Repeat the line that contains "color([0.83, 0.66, 0.33])", the line that contains "# ---- Sizes", and all lines between them, exactly and with no other lines.
[Start of Data provided]
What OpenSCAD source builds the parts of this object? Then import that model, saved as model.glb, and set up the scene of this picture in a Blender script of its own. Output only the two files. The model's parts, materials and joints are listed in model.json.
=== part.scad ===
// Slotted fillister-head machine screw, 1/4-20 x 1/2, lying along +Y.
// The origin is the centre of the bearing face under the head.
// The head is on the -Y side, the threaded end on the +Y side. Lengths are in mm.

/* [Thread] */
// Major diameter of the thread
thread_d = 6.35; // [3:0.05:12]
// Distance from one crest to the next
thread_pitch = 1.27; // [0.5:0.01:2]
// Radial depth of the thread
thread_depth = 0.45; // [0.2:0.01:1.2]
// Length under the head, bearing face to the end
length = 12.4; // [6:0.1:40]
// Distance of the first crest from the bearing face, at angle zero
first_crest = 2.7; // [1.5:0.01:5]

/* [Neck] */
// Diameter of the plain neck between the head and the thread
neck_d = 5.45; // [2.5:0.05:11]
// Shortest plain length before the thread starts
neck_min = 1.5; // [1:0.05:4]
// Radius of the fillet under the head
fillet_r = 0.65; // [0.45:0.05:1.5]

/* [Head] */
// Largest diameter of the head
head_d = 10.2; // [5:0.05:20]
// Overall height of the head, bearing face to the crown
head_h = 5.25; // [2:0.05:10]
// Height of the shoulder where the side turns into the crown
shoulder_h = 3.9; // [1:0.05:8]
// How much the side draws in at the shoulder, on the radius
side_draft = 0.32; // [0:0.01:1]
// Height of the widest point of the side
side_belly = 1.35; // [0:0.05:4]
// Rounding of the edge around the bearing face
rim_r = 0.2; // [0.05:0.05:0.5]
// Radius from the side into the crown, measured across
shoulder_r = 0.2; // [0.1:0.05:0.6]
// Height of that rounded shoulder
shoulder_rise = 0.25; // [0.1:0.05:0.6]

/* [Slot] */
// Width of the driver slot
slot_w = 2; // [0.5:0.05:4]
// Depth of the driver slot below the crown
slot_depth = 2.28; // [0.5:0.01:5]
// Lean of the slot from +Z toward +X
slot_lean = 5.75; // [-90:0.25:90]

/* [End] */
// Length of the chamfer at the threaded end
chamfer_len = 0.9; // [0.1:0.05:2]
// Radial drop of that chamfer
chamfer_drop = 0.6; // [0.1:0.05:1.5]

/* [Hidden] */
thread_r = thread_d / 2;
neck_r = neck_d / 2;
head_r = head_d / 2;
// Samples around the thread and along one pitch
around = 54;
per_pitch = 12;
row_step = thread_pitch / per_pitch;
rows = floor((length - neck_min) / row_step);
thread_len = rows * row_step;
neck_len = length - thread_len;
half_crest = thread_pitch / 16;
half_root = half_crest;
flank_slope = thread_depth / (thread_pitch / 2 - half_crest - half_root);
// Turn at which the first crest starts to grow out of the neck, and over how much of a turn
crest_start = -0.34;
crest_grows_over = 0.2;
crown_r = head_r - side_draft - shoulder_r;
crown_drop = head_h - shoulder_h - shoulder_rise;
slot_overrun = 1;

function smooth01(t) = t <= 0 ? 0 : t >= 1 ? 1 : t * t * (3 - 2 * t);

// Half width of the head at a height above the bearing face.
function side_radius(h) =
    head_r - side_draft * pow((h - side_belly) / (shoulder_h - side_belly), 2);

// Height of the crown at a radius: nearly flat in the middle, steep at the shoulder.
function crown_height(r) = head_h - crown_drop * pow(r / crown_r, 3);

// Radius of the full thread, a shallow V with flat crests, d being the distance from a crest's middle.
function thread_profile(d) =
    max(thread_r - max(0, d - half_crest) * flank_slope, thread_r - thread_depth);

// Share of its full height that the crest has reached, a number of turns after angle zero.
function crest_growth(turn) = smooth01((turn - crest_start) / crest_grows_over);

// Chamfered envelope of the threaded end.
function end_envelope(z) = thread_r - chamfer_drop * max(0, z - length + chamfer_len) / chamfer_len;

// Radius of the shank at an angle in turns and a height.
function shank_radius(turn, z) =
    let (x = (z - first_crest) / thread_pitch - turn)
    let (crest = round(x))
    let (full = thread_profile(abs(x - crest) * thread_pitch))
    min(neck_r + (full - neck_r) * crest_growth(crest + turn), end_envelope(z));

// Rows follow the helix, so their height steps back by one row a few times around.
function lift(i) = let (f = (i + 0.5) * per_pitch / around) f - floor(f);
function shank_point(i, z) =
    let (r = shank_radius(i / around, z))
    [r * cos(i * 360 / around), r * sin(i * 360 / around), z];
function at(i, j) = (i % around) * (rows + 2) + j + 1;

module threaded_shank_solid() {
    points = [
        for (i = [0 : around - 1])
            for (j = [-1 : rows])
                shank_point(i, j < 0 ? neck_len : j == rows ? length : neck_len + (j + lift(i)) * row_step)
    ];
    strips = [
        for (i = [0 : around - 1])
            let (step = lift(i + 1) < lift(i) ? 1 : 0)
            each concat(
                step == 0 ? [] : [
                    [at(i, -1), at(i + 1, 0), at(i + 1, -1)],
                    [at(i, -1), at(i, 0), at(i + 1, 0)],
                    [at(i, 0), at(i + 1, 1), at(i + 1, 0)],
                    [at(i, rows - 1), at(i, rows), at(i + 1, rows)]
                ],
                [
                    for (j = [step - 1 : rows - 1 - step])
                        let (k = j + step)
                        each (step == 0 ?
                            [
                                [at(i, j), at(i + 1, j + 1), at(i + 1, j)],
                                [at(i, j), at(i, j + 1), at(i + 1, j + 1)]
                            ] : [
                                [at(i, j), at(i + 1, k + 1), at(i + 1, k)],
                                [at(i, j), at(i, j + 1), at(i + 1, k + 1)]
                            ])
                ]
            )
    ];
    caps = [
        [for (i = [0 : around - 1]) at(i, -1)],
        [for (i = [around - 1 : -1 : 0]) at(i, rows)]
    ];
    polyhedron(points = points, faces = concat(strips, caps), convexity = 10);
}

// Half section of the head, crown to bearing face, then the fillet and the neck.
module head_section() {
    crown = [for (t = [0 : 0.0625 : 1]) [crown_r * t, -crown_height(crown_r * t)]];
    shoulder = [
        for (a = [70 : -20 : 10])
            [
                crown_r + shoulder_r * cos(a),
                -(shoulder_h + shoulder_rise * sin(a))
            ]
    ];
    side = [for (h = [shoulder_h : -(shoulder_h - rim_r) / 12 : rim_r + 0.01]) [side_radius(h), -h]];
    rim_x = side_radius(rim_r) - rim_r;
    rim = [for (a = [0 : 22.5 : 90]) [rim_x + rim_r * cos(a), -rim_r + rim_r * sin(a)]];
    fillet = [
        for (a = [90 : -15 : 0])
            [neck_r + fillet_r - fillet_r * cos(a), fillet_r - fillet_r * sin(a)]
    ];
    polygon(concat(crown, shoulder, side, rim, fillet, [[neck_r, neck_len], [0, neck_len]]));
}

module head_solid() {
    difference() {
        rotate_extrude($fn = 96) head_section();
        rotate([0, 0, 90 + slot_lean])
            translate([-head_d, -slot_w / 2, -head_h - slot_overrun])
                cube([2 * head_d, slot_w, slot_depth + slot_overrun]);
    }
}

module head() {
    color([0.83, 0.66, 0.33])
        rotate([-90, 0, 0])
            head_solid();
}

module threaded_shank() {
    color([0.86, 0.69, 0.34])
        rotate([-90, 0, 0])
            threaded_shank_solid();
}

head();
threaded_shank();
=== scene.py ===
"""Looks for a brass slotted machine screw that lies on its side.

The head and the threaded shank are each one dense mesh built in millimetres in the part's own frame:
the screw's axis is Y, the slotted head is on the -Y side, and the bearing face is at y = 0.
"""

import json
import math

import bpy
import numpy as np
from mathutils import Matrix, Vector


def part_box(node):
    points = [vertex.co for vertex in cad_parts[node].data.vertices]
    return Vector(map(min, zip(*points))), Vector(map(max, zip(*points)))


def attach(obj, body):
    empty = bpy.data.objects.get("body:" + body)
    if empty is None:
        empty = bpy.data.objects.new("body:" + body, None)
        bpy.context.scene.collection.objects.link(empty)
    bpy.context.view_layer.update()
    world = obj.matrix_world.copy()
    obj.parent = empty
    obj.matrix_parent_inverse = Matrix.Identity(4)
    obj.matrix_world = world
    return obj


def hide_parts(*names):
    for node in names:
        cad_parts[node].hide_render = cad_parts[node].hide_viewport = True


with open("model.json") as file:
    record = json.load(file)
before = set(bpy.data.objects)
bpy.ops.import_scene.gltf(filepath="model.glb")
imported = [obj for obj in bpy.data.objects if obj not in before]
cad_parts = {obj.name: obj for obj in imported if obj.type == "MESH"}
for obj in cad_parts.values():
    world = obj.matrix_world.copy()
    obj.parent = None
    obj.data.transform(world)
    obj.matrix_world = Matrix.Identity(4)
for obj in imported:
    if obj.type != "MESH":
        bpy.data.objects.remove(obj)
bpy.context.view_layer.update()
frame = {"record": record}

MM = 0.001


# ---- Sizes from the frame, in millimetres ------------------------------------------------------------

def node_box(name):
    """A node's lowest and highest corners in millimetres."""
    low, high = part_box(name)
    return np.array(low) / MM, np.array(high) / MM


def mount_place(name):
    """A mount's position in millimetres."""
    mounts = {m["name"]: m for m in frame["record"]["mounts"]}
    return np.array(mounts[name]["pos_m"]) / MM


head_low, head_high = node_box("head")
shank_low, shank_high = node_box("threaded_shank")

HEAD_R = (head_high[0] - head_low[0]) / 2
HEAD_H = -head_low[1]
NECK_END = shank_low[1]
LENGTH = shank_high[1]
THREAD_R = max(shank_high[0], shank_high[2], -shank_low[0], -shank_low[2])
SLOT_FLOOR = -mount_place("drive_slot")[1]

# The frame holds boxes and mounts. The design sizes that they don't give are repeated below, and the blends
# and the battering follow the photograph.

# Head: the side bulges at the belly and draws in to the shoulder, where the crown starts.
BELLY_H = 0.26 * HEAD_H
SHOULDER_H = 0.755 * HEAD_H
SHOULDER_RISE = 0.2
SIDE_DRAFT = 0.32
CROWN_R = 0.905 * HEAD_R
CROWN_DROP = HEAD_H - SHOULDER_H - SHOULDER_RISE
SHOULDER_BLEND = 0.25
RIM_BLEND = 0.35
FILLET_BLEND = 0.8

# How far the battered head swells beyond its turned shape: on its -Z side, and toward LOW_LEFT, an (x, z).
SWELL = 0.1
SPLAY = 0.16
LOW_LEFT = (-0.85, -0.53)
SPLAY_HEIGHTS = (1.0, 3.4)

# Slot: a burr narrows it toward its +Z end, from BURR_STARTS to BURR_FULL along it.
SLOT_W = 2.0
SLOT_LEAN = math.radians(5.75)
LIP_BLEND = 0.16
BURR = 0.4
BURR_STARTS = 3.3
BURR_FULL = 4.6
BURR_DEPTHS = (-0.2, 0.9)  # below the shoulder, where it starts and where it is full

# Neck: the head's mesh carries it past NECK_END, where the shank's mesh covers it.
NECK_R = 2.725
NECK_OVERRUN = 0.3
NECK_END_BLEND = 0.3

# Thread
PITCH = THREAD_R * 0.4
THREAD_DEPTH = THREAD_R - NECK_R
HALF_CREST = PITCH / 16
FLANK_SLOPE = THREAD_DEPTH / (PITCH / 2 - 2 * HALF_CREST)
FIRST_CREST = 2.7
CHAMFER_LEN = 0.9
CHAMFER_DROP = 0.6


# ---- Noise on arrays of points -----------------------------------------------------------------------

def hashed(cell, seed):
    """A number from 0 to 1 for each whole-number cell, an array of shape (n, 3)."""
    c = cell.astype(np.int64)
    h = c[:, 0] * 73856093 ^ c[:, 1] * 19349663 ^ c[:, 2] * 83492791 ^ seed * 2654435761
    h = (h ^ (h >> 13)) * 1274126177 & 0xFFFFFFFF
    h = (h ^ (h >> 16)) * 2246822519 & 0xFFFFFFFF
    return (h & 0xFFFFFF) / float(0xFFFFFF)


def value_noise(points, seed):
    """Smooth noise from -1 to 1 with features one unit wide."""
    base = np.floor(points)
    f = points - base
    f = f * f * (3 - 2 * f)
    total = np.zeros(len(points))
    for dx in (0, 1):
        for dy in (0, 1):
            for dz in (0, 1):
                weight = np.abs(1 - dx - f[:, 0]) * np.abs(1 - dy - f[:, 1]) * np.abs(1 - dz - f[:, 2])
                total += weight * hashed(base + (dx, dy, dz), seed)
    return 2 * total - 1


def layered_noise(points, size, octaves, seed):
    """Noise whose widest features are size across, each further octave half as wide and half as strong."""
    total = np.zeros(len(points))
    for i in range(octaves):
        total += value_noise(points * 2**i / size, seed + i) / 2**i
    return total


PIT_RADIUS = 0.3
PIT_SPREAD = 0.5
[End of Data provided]
• **Written answer**:
    color([0.83, 0.66, 0.33])
        rotate([-90, 0, 0])
            head_solid();
}

module threaded_shank() {
    color([0.86, 0.69, 0.34])
        rotate([-90, 0, 0])
            threaded_shank_solid();
}

head();
threaded_shank();
=== scene.py ===
"""Looks for a brass slotted machine screw that lies on its side.

The head and the threaded shank are each one dense mesh built in millimetres in the part's own frame:
the screw's axis is Y, the slotted head is on the -Y side, and the bearing face is at y = 0.
"""

import json
import math

import bpy
import numpy as np
from mathutils import Matrix, Vector


def part_box(node):
    points = [vertex.co for vertex in cad_parts[node].data.vertices]
    return Vector(map(min, zip(*points))), Vector(map(max, zip(*points)))


def attach(obj, body):
    empty = bpy.data.objects.get("body:" + body)
    if empty is None:
        empty = bpy.data.objects.new("body:" + body, None)
        bpy.context.scene.collection.objects.link(empty)
    bpy.context.view_layer.update()
    world = obj.matrix_world.copy()
    obj.parent = empty
    obj.matrix_parent_inverse = Matrix.Identity(4)
    obj.matrix_world = world
    return obj


def hide_parts(*names):
    for node in names:
        cad_parts[node].hide_render = cad_parts[node].hide_viewport = True


with open("model.json") as file:
    record = json.load(file)
before = set(bpy.data.objects)
bpy.ops.import_scene.gltf(filepath="model.glb")
imported = [obj for obj in bpy.data.objects if obj not in before]
cad_parts = {obj.name: obj for obj in imported if obj.type == "MESH"}
for obj in cad_parts.values():
    world = obj.matrix_world.copy()
    obj.parent = None
    obj.data.transform(world)
    obj.matrix_world = Matrix.Identity(4)
for obj in imported:
    if obj.type != "MESH":
        bpy.data.objects.remove(obj)
bpy.context.view_layer.update()
frame = {"record": record}

MM = 0.001


# ---- Sizes from the frame, in millimetres ------------------------------------------------------------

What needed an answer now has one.